◆ Exercise ◆
Check each line below for "this" and report how many have it, nothing else.

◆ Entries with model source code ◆
——

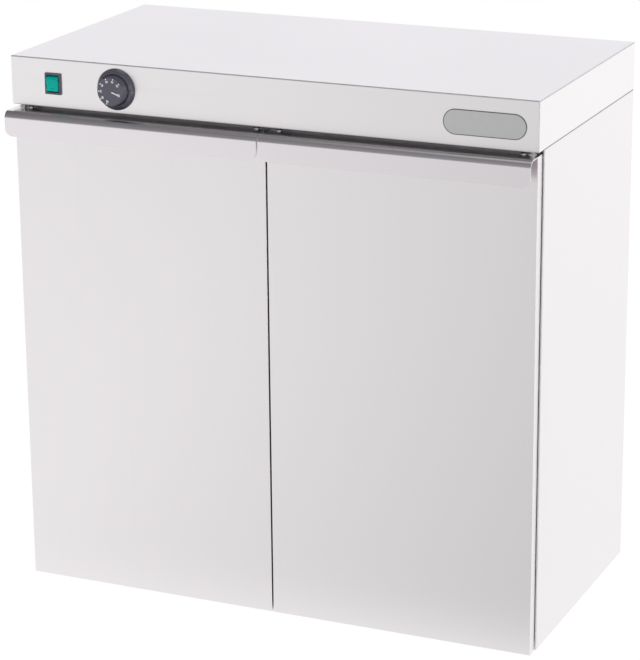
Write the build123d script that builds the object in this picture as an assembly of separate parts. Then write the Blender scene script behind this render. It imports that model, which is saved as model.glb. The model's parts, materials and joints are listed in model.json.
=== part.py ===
from build123d import *
from math import cos, hypot, radians
import os

os.makedirs("parts", exist_ok=True)

# A two-door plate warmer cabinet. Millimetres: X to the right, Y to the back, Z up from the floor.
# Inside this script y = 0 is the cap's front face.
# The export moves the origin to the centre of the footprint.

# ---------------------------------------------------------------- cabinet
cabinet_width = 750.0
cap_depth = 390.0
cap_height = 65.0
body_height = 683.0  # underside of the doors to the underside of the cap
foot_height = 15.0  # floor to the underside of the body
side_wall = 25.0  # outside of the cabinet to the cavity
back_wall = 18.0
heater_space = 65.0  # body underside to the cavity floor
ceiling_drop = 25.2  # cap underside to the cavity ceiling

# ---------------------------------------------------------------- sheet metal
cap_sheet = 1.2
skin_sheet = 1.0
liner_sheet = 0.8
rail_sheet = 1.5
fold_radius = 1.5  # outside of a sharp fold
cap_flange = 8.0  # return flange round the cap's open underside
panel_flange = 16.0  # inward flanges of a side panel
hem_depth = 13.0
hem_gap = 0.6
hem_notch_gap = 1.0  # hem to the panel's flanges
tray_flange = 30.0
joint_gap = 0.3  # cap flange above the side panels
seat_gap = 0.2  # soft slabs and loose fitted sheets
slab_gap = 2.0  # slabs and the back sheet
slab_top_gap = 6.0
flange_setback = 1.2  # top rail behind the cap's front face

# ---------------------------------------------------------------- doors
door_thickness = 16.1
door_setback = 2.3  # door face behind the cap's front face
door_side_inset = 2.2
door_gap = 2.0  # between the two doors
door_top_gap = 6.2  # cap underside to the top of the handle strip
door_panel_gap = 1.6  # door back to the side panel's front edge
door_flange = 12.0
door_bottom_recess = 4.0
pan_raise = 7.0
pan_sheet = 0.8
pan_bend = 2.8  # outside of the raised part's edges
pan_ring_hinge_inset = 14.0
pan_ring_inset = 3.0
pan_hinge_margin = 28.8  # door end to the raised part of the inner pan
pan_centre_margin = 11.0
pan_opening_gap = 4.4  # raised pan inside the cavity's mouth, top and bottom

# ---------------------------------------------------------------- handle strip
handle_sheet = 1.5
handle_reach = 28.3  # in front of the door face
handle_drop = 33.8
handle_bend = 9.5
handle_corner = 11.0
handle_back_gap = 0.5
handle_end_overhang = 0.2

# ---------------------------------------------------------------- pivots and catches
pivot_from_end = 9.8
pivot_behind_face = 7.2
pivot_radius = 3.0
pivot_collar_radius = 4.5
pivot_collar = 1.6
pivot_depth = 15.0
running_gap = 0.05
bush_wall = 1.2
bush_flange_radius = 5.0
bush_flange = 1.0
bush_length = 9.0
sweep_gap = 0.8  # door corner to the jambs while it swings
bracket_sheet = 2.5
bracket_end_radius = 5.5
bracket_reach = 33.0  # from the pivot towards the cabinet's middle
bracket_arm = 19.0
bracket_leg = 30.0
door_lift = 0.1  # bush flange above the bracket
magnet_size = (30.0, 14.0)
magnet_from_centre = 35.0
magnet_below_rail = 4.8
strike_sheet = 0.8
catch_gap = 0.2

# ---------------------------------------------------------------- screws
screw_shank = 2.0
screw_hole_gap = 0.1
screw_head_radius = 3.9
screw_head = 2.4
screw_dome_share = 0.7
recess_width = 0.8
handle_screw_head_radius = 5.3
handle_screw_head = 2.8
handle_screw_inset = 15.0  # door's inner end
handle_screw_from_pivot = 11.5
handle_screw_length = 12.0
back_screw_rows = 5
back_screw_x = 125.0  # the two in the base tray's flange
back_screw_length = 4.0
cap_screw_inset = 1.0  # from the middle of the cap's flange
cap_screw_from_ends = 97.5
bracket_screw_z = (10.5, 22.5)  # above the bracket's arm
cap_screw_length = 6.0
thermostat_screw_length = 8.0
bracket_screw_length = 5.5
low_head = 1.6  # behind the door's lower edge

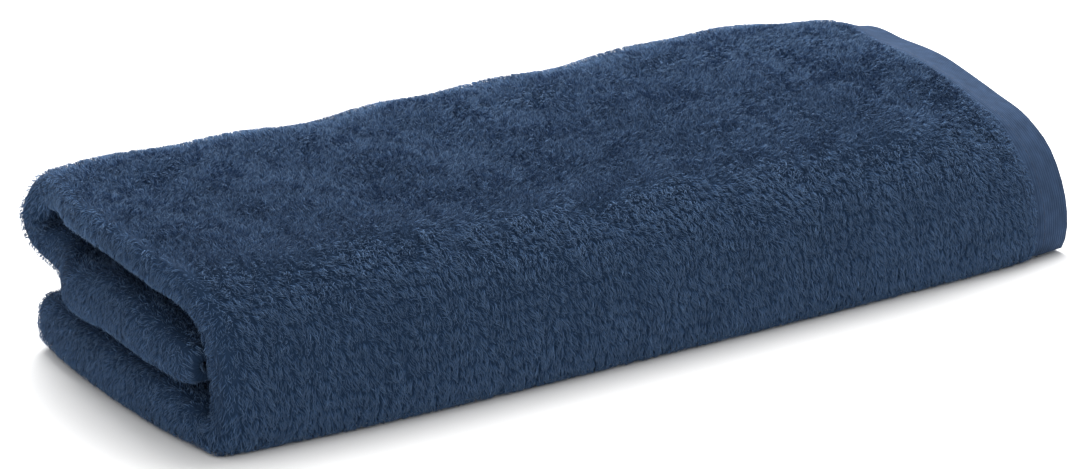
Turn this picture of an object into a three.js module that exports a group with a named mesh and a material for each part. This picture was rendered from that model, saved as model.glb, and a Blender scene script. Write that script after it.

——

◆ Exercise solution ◆
3